* SET TASK
Copy nothing but the lines below running from the line containing "Recreate this object" through the line containing "HEIGHT = 100.5", both end lines included.

* TASK DATA
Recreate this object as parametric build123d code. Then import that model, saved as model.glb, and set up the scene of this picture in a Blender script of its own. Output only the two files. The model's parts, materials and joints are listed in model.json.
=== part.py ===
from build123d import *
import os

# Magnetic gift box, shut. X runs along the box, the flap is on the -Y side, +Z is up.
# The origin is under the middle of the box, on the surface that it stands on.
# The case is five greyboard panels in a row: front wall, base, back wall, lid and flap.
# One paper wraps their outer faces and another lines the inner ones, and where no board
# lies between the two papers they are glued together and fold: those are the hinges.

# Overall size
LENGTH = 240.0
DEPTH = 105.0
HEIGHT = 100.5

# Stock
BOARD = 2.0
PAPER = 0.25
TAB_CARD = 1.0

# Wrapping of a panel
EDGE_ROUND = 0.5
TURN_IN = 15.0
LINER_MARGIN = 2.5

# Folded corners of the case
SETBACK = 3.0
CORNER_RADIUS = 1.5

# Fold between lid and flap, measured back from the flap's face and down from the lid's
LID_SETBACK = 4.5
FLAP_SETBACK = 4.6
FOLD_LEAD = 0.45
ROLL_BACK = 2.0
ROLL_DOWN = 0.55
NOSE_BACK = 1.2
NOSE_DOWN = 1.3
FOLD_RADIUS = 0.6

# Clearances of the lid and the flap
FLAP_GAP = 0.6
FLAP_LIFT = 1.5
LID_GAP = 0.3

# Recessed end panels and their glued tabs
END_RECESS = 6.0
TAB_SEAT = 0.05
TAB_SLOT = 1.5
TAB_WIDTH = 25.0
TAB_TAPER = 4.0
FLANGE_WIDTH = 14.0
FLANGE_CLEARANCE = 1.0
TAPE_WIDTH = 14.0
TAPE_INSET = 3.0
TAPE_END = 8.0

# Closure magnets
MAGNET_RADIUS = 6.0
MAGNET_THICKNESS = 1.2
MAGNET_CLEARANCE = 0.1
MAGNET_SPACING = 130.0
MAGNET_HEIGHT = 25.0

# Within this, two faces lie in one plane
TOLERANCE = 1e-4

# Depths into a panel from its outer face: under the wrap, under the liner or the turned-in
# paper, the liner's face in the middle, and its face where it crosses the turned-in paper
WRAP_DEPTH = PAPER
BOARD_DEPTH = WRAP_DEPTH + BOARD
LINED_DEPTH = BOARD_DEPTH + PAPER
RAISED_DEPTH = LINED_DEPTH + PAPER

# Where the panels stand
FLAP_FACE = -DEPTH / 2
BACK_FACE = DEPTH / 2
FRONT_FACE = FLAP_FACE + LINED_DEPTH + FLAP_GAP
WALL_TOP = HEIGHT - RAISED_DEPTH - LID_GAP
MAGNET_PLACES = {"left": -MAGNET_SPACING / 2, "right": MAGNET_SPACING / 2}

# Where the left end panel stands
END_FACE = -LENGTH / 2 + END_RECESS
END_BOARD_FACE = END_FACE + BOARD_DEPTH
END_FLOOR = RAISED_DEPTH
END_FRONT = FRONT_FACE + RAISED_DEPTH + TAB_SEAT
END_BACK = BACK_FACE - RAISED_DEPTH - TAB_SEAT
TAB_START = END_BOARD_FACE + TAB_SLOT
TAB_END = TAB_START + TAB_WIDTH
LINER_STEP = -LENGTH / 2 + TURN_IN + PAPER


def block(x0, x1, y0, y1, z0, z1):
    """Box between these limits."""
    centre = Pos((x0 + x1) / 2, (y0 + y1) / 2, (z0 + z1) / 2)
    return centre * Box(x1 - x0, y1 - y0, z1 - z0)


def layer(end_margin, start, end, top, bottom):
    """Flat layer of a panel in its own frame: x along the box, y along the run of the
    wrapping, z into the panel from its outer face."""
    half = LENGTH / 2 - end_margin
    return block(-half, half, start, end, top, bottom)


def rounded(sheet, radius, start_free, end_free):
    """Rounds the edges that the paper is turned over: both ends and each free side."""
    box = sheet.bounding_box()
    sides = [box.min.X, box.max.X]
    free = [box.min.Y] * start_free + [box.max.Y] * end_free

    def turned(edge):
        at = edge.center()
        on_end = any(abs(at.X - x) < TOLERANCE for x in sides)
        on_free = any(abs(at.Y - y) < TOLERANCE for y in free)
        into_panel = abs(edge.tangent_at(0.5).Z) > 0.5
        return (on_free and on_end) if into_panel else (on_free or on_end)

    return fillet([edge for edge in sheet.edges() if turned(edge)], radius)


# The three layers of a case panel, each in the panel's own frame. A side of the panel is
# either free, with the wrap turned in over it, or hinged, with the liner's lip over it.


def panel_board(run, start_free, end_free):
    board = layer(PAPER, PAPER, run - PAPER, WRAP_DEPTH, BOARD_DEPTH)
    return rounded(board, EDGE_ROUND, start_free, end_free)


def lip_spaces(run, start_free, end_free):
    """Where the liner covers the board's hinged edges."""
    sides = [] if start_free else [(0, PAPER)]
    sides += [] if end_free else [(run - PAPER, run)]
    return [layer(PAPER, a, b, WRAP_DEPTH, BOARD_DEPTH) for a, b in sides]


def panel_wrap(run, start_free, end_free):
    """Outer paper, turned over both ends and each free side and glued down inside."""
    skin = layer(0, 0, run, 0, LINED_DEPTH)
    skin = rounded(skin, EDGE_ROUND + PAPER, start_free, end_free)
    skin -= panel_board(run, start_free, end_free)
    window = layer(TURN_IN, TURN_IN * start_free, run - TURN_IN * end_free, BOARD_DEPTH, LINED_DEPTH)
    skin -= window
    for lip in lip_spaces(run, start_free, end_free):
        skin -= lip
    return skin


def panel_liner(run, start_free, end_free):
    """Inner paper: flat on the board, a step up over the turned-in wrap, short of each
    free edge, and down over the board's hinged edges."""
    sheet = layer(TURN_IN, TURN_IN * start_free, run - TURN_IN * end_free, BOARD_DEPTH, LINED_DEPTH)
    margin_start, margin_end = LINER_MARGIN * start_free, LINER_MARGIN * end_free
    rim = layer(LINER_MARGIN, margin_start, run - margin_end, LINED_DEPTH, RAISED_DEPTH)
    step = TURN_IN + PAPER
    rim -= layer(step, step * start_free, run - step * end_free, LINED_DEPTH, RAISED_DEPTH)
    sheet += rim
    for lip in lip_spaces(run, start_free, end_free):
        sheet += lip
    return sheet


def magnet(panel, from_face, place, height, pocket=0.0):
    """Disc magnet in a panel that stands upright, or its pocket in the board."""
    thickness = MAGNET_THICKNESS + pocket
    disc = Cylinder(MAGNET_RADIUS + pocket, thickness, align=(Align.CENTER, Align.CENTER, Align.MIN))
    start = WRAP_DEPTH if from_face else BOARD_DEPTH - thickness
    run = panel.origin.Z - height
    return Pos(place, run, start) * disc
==
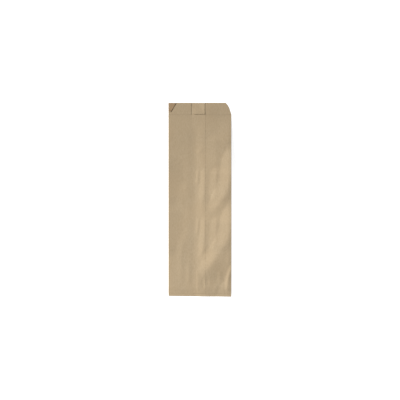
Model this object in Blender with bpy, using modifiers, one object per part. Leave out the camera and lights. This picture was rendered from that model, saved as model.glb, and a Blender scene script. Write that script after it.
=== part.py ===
==
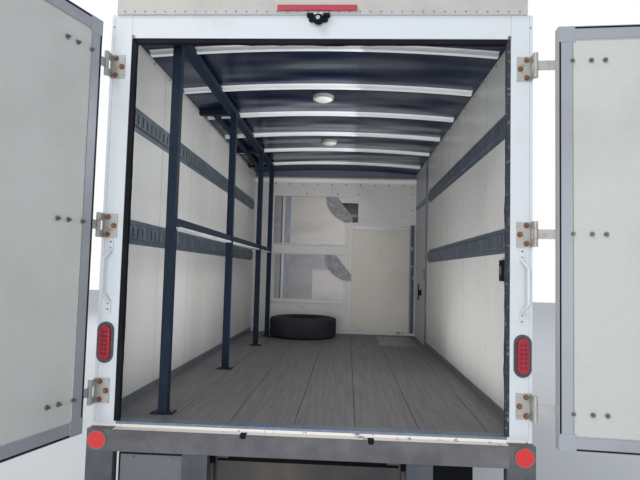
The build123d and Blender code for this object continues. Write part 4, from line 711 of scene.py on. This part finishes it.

* TASK SOLUTION
Recreate this object as parametric build123d code. Then import that model, saved as model.glb, and set up the scene of this picture in a Blender script of its own. Output only the two files. The model's parts, materials and joints are listed in model.json.
=== part.py ===
from build123d import *
import os

# Magnetic gift box, shut. X runs along the box, the flap is on the -Y side, +Z is up.
# The origin is under the middle of the box, on the surface that it stands on.
# The case is five greyboard panels in a row: front wall, base, back wall, lid and flap.
# One paper wraps their outer faces and another lines the inner ones, and where no board
# lies between the two papers they are glued together and fold: those are the hinges.

# Overall size
LENGTH = 240.0
DEPTH = 105.0
HEIGHT = 100.5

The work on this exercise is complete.